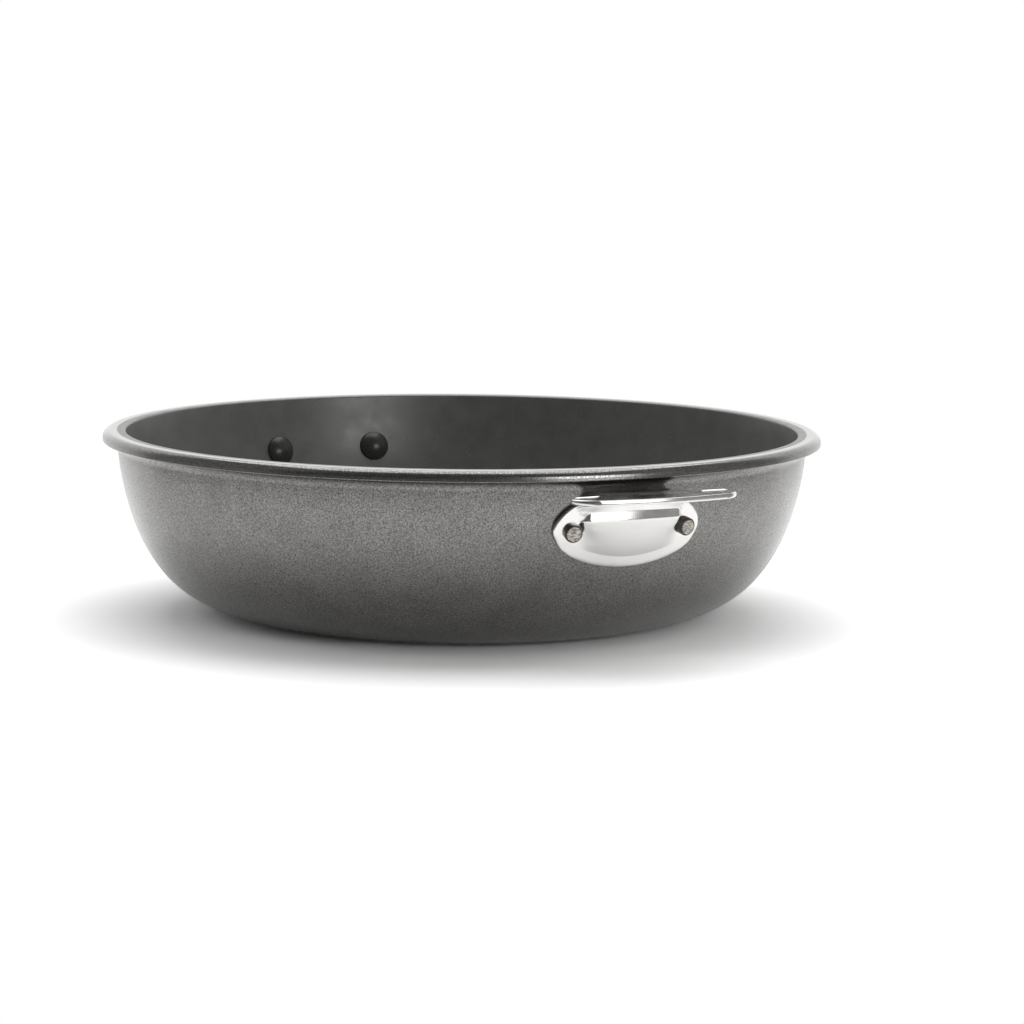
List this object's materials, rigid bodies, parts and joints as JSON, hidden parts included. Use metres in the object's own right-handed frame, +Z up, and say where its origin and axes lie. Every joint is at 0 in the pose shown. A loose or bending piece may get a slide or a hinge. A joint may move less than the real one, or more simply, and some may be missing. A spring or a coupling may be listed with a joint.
{
  "type": "deep saute pan",
  "caption": "Deep round saute pan with a flat outward lip, dark non-stick coating and a short wing-shaped stamped steel handle riveted to each side.",
  "frame": {"origin": "centre of the flat underside of the base, which is the bottom centre of the bounding box", "axes": "+Z up along the pan's axis, +X through the middle of one handle to the middle of the other, +Y to the rear"},
  "size_m": [0.3664, 0.32, 0.081],
  "materials": {
    "coated_aluminium": "dark grey satin non-stick coating over pressed aluminium, inside and outside",
    "polished_stainless": "stamped stainless sheet with a soft polish",
    "rivet_steel": "plain turned steel outside, dark coated dome inside the pan"
  },
  "bodies": {
    "root": {"pan_body": "coated_aluminium", "handle_right": "polished_stainless", "handle_left": "polished_stainless", "rivet_right_front": "rivet_steel", "rivet_right_rear": "rivet_steel", "rivet_left_front": "rivet_steel", "rivet_left_rear": "rivet_steel"}
  },
  "joints": []
}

------------------------------------------------

Brief: Set out the complete listing exactly as shown.

Output:
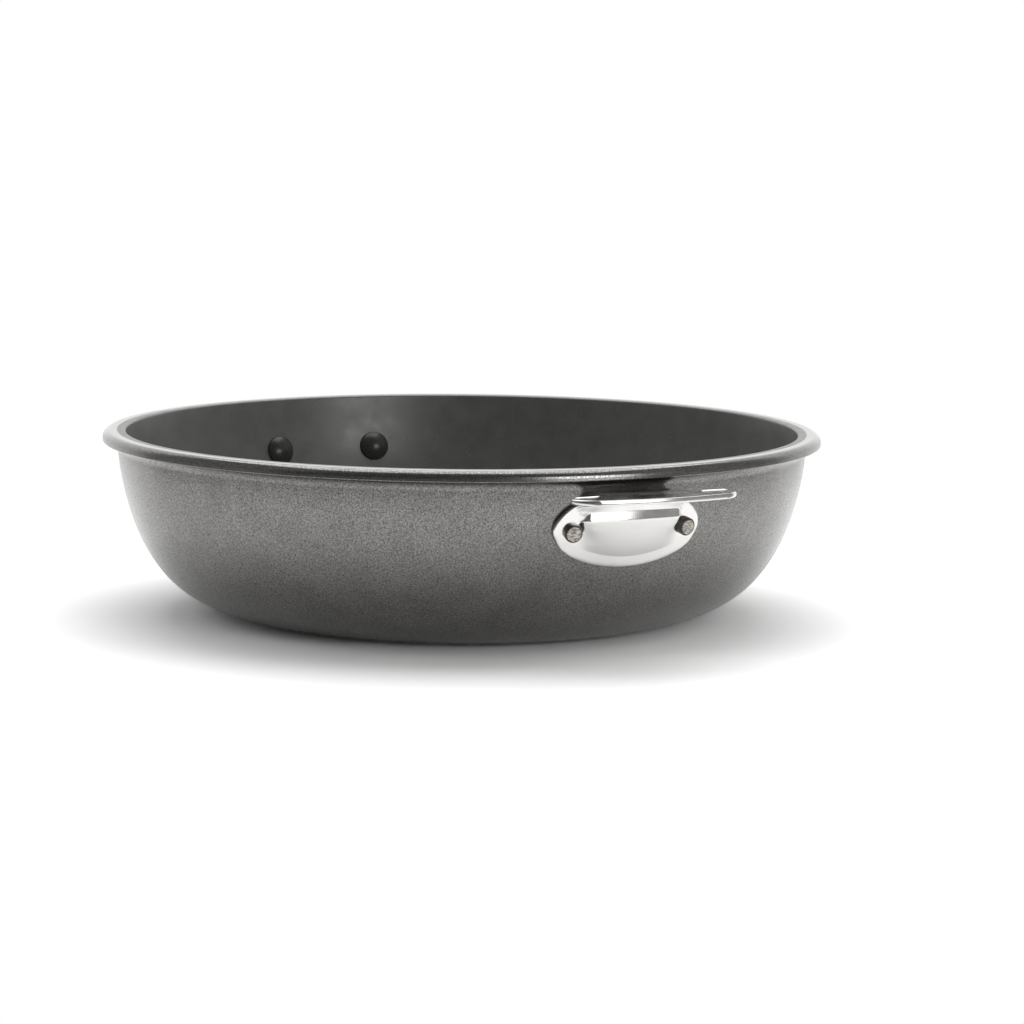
List this object's materials, rigid bodies, parts and joints as JSON, hidden parts included. Use metres in the object's own right-handed frame, +Z up, and say where its origin and axes lie. Every joint is at 0 in the pose shown. A loose or bending piece may get a slide or a hinge. A joint may move less than the real one, or more simply, and some may be missing. A spring or a coupling may be listed with a joint.
{
  "type": "deep saute pan",
  "caption": "Deep round saute pan with a flat outward lip, dark non-stick coating and a short wing-shaped stamped steel handle riveted to each side.",
  "frame": {"origin": "centre of the flat underside of the base, which is the bottom centre of the bounding box", "axes": "+Z up along the pan's axis, +X through the middle of one handle to the middle of the other, +Y to the rear"},
  "size_m": [0.3664, 0.32, 0.081],
  "materials": {
    "coated_aluminium": "dark grey satin non-stick coating over pressed aluminium, inside and outside",
    "polished_stainless": "stamped stainless sheet with a soft polish",
    "rivet_steel": "plain turned steel outside, dark coated dome inside the pan"
  },
  "bodies": {
    "root": {"pan_body": "coated_aluminium", "handle_right": "polished_stainless", "handle_left": "polished_stainless", "rivet_right_front": "rivet_steel", "rivet_right_rear": "rivet_steel", "rivet_left_front": "rivet_steel", "rivet_left_rear": "rivet_steel"}
  },
  "joints": []
}